The GOP's health-care repeal: Tactless timing?

With the nation craving civility after the Arizona shootings, should House Republicans be pushing the divisive health-reform repeal bill?

Eric Cantor (R-Va.) and House Republican leaders still have the health-care repeal bill at the top of their agenda.
(Image credit: Getty)

After a delay due to the Arizona shooting tragedy, Republican leaders plan to begin debating the bill to repeal health-care reform next week. "As the White House noted, it is important for Congress to get back to work," said Brad Dayspring, a spokesman for House Majority Leader Eric Cantor (R-Va.). But with bipartisan calls for greater civility in American politics, is this the best time for the GOP to press such a potentially divisive issue? (Watch an MSNBC discussion about health care battle)

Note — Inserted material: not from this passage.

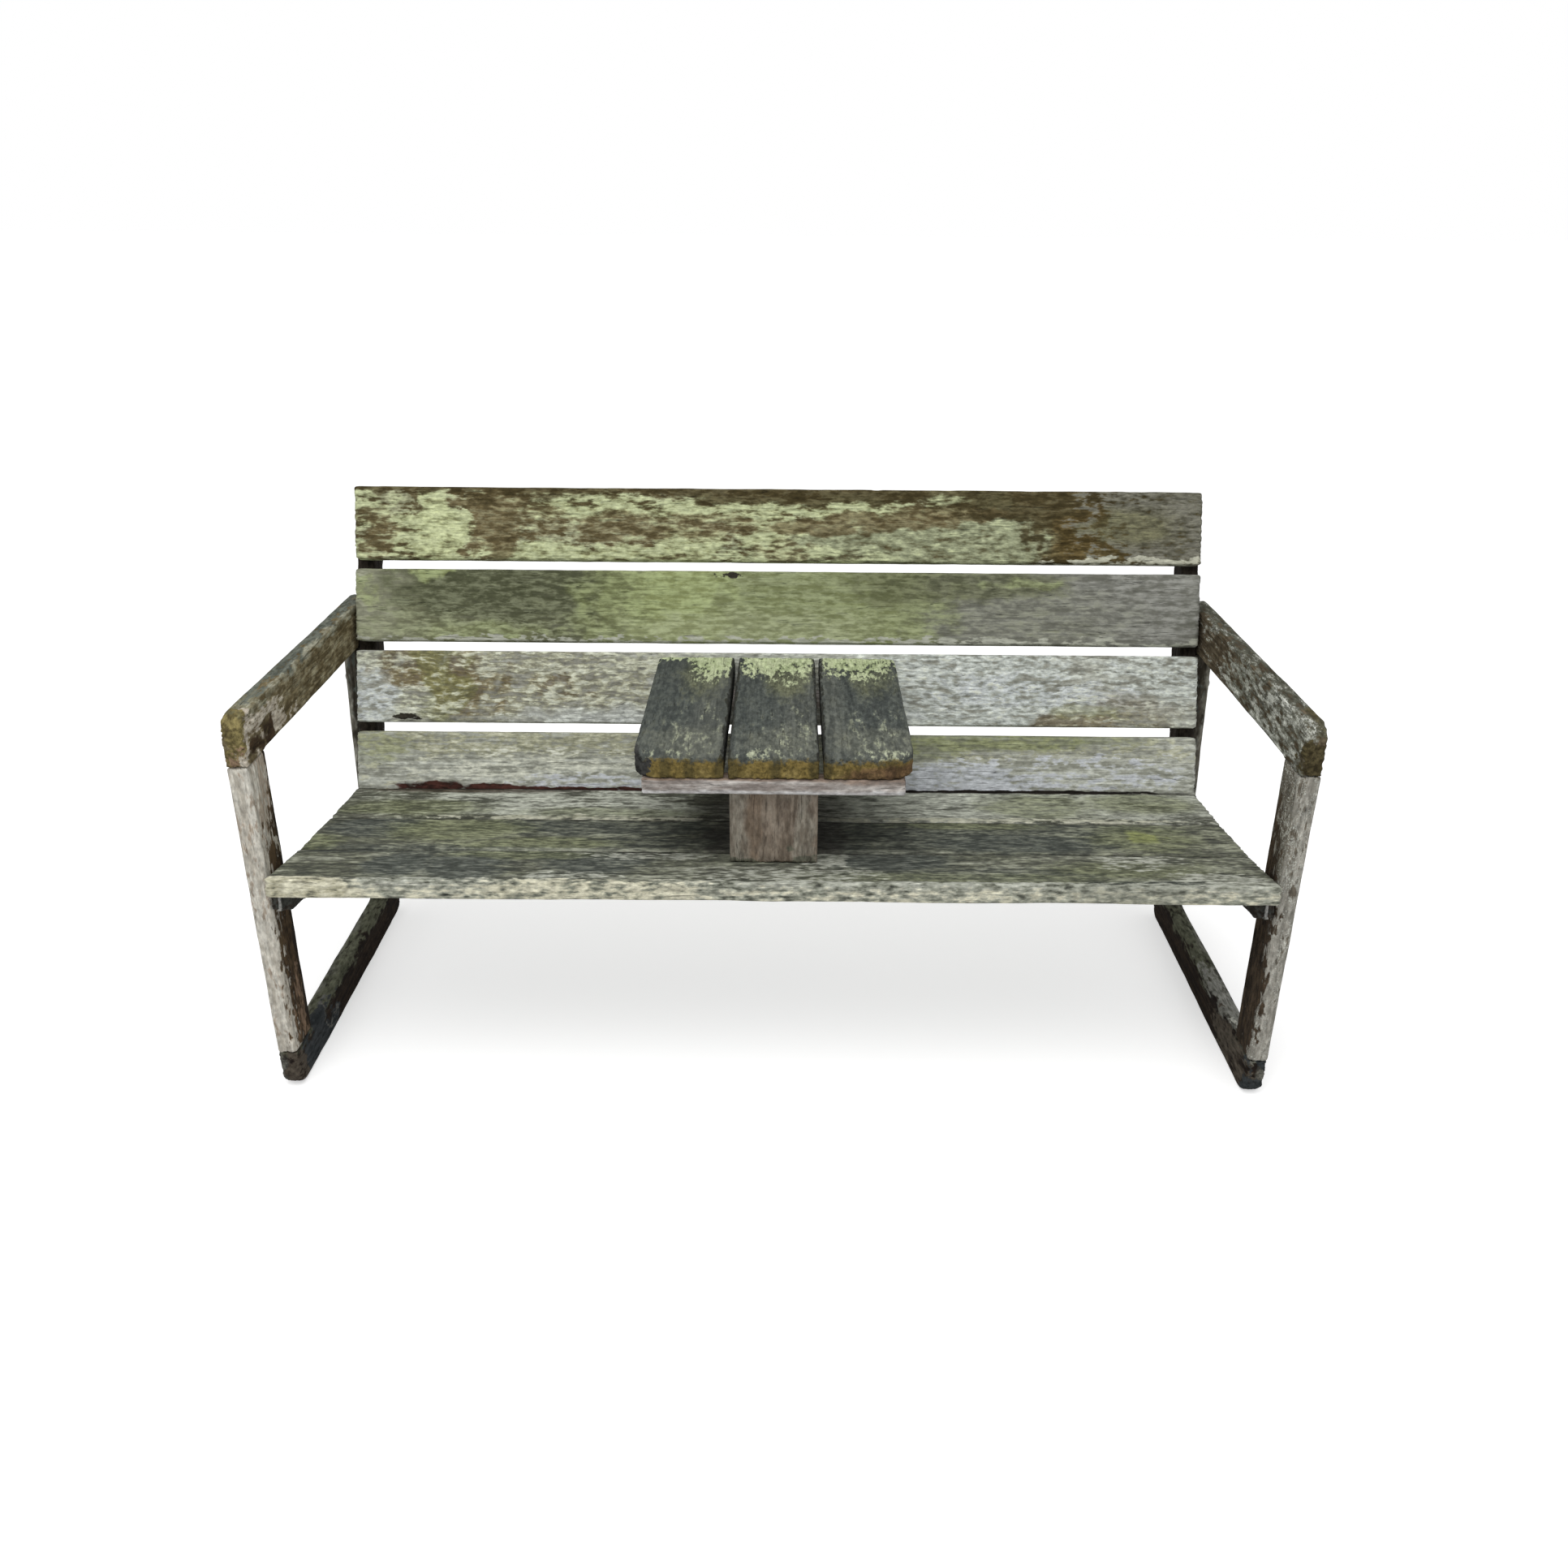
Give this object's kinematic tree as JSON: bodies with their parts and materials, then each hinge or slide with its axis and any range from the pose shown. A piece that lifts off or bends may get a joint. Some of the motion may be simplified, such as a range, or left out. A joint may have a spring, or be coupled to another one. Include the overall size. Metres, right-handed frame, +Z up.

Pushing repeal could make the GOP look bad: Republicans are in a bind, says Kathleen Hennessy in the Los Angeles Times. They will "infuriate" their voters if they don't keep their promise to pass repeal in the House. But they must do it without rekindling the "political rancor" that has defined the health-care debate from the start. Otherwise, in the wake of the Arizona shooting attack that left six dead and Rep. Gabrielle Giffords (D-Ariz.) critically wounded, the GOP will appear "tone deaf to pleas to reject overheated rhetoric."